Tutorial: Retrieval of documents from a corpus using Neural Information Retrieval (IR)#

In this tutorial you’ll learn how to use a popular Neural IR system called DPR [Karpukhin2020].

Step 0: Prepare a Colab Environment to run this tutorial on GPUs#

Make sure to “Enable GPU Runtime” by following this url. This step will make sure the tutorial runs faster.

Step 1: Install PrimeQA#

First, we need to include the required modules.

[ ]:
! pip install --upgrade primeqa

Step 2: Pre-process your document collection here to be ready to be stored in your Neural Search Index.#

In this step we download a publicly available .csv file from a Google Drive location and save it as .tsv.

[ ]:
# save your input document as a .tsv
import pandas as pd
url='https://drive.google.com/file/d/1LULJRPgN_hfuI2kG-wH4FUwXCCdDh9zh/view?usp=sharing'
url='https://drive.google.com/uc?id=' + url.split('/')[-2]
df = pd.read_csv(url)
df.to_csv('input.tsv', sep='\t', columns = ['text', 'title'])

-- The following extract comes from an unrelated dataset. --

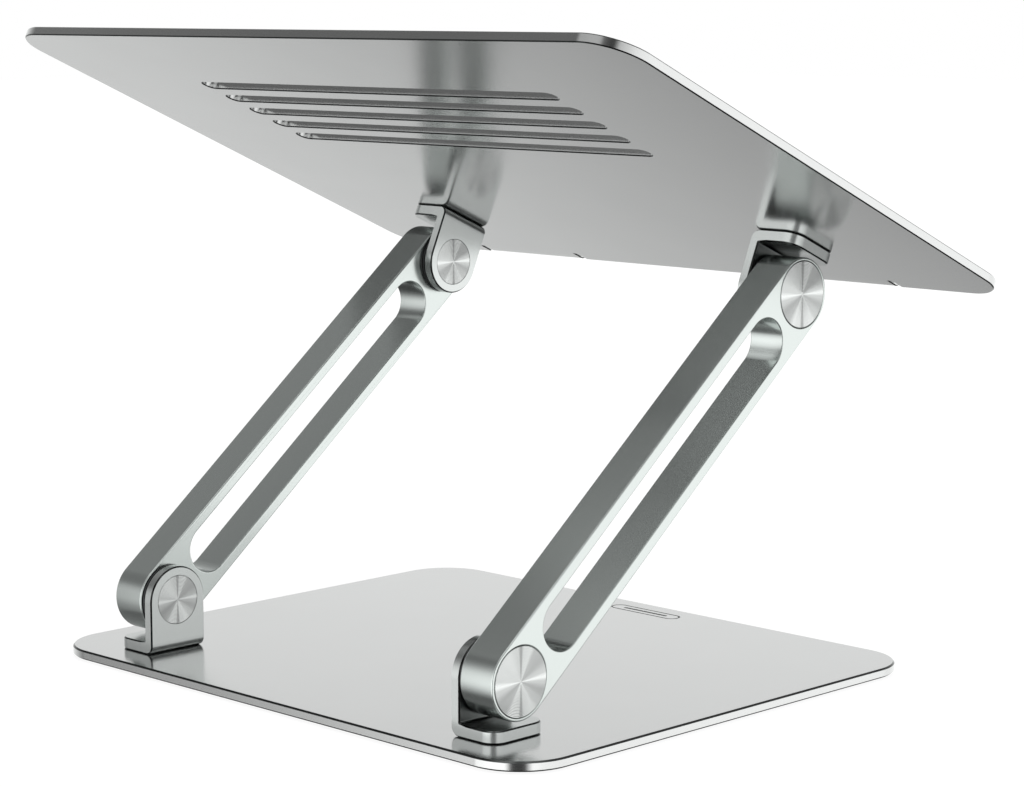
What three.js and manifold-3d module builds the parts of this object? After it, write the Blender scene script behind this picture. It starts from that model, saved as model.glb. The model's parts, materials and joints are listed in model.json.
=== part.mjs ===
// Folding laptop stand: an aluminium base plate and tray, joined by two slotted arms on friction hinges.
//
// Millimetres, +Z up. X runs along the hinge axes, and +Y is the front, where the hooks hold the laptop's
// front edge. Left (-X) and right (+X) are as seen from behind. The stand is shown opened for use, and its
// origin is on the desk, under the middle of its bounding box.
//
// Every hinge is a friction hinge: its shaft is keyed in a bracket's ear and passes through the arm, where
// a pressure washer, a spring washer and a nut clamp it inside the arm, behind a flush cap.

import * as THREE from 'three';
import { mergeVertices } from 'three/addons/utils/BufferGeometryUtils.js';
import Module from 'manifold-3d';

const wasm = await Module();
wasm.setup();

// Overall sizes and attitude
const BASE_WIDTH = 225;
const BASE_DEPTH = 187.8;
const BASE_THICKNESS = 3.2;
const BASE_CORNER_RADIUS = 19;
const TRAY_WIDTH = 280;
const TRAY_DEPTH = 206;
const TRAY_THICKNESS = 3;
const TRAY_CORNER_RADIUS = 15;
const ARM_ANGLE = THREE.MathUtils.degToRad(39.12);
const TRAY_TILT = THREE.MathUtils.degToRad(23.75);

// Where the hinges sit
const PIVOT_HEIGHT = 17.45; // from a plate's face to the hinge axis, on the base and on the tray alike
const BASE_REAR_TO_PIVOT = 22.9;
const TRAY_FRONT_TO_PIVOT = 40.7;
const ARM_LENGTH = 166.7; // between the two hinge axes
const ARM_TO_BASE_SIDE = 22.5; // from an arm's outer face to the base's side, so the arms follow the base

// Arms
const ARM_THICKNESS = 13.6;
const ARM_RADIUS = 12; // half the arm's width, and the radius of its round ends
const ARM_RIM = 3.7; // the wall left beside the arm's long slot
const ARM_SLOT_FROM_PIVOT = 14.8; // from a hinge axis to the slot's nearest point

// Brackets: an ear beside the arm and a foot on the plate
const BRACKET_THICKNESS = 3.7;
const BRACKET_WIDTH = 22.6;
const BRACKET_BEND_RADIUS = 3; // outside of the bend
const BRACKET_INNER_BEND = 0.8; // inside of the bend
const BRACKET_CORNER_RADIUS = 5; // the foot's outer corners
const EAR_TO_ARM = 1; // the gap that the friction washer fills

// Hinge hardware
const SHAFT_RADIUS = 3;
const SHAFT_FLAT = 0.6; // how far the flat is cut into the round shaft
const SHAFT_HEAD_RADIUS = 5.5;
const SHAFT_HEAD_THICKNESS = 0.85;
const INNER_CAP_RADIUS = 8.25;
const INNER_CAP_THICKNESS = 1;
const OUTER_CAP_RADIUS = 10.8;
const OUTER_CAP_THICKNESS = 1.6;
const CAP_CHAMFER = 0.3;
const FRICTION_WASHER_RADIUS = 11.2;
const WASHER_RADIUS = 6.6;
const WASHER_THICKNESS = 0.9;
const SPRING_WASHER_RISE = 0.5; // how far the spring washer's inner edge stands above its outer edge
const NUT_ACROSS_FLATS = 10;
const NUT_THICKNESS = 2.6;
const NUT_POCKET_RADIUS = 7.6;
const SHAFT_PAST_NUT = 0.5;

// Countersunk screws that hold the brackets
const SCREW_RADIUS = 2;
const SCREW_HEAD_RADIUS = 3.7;
const SCREW_SINK = 0.2; // the head lies this far under the plate's face
const SCREW_SPACING = 13;
const SCREW_SOCKET_ACROSS_FLATS = 2.5;
const SCREW_SOCKET_DEPTH = 1.1;
const SCREW_THREAD_COVER = 0.8; // foot material left over the end of the tapped hole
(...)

Step 3: Init – Initialize your model. In PrimeQA for searching through your corpus, we use a class called SearchableCorpus.#

For DPR, you need to point to a question and context encoder models available via the HuggingFace model hub.

[ ]:
from primeqa.components import SearchableCorpus
collection = SearchableCorpus(context_encoder_name_or_path="PrimeQA/XOR-TyDi_monolingual_DPR_ctx_encoder",
                              query_encoder_name_or_path="PrimeQA/XOR-TyDi_monolingual_DPR_qry_encoder",
                              batch_size=64, top_k=10)

Step 4: Add your documents into the searchable corpus.#

The input.tsv file can be added to the searchable corpus and it assumes the following format as needed by DPR:

id \t text \t title_of_document

Note: since DPR is based on an encoder language model the typical sequence length is 512 max sub-word tokens. Make sure your documents are split into text length of ~220 words.

[ ]:
collection.add_documents('input.tsv')

Step 5: Search – start asking questions.#

Your queries can be a list. You can also retrieve the scores of retrieved documents.

[ ]:
queries = ['When was Idaho split in two?' , 'Who was Danny Nozel']
retrieved_doc_ids, passages = collection.search(queries)
import json
print(json.dumps(passages, indent = 4))

Congratulations 🎉✨🎊🥳 !! You can now index documents with a popular Neural IR technique.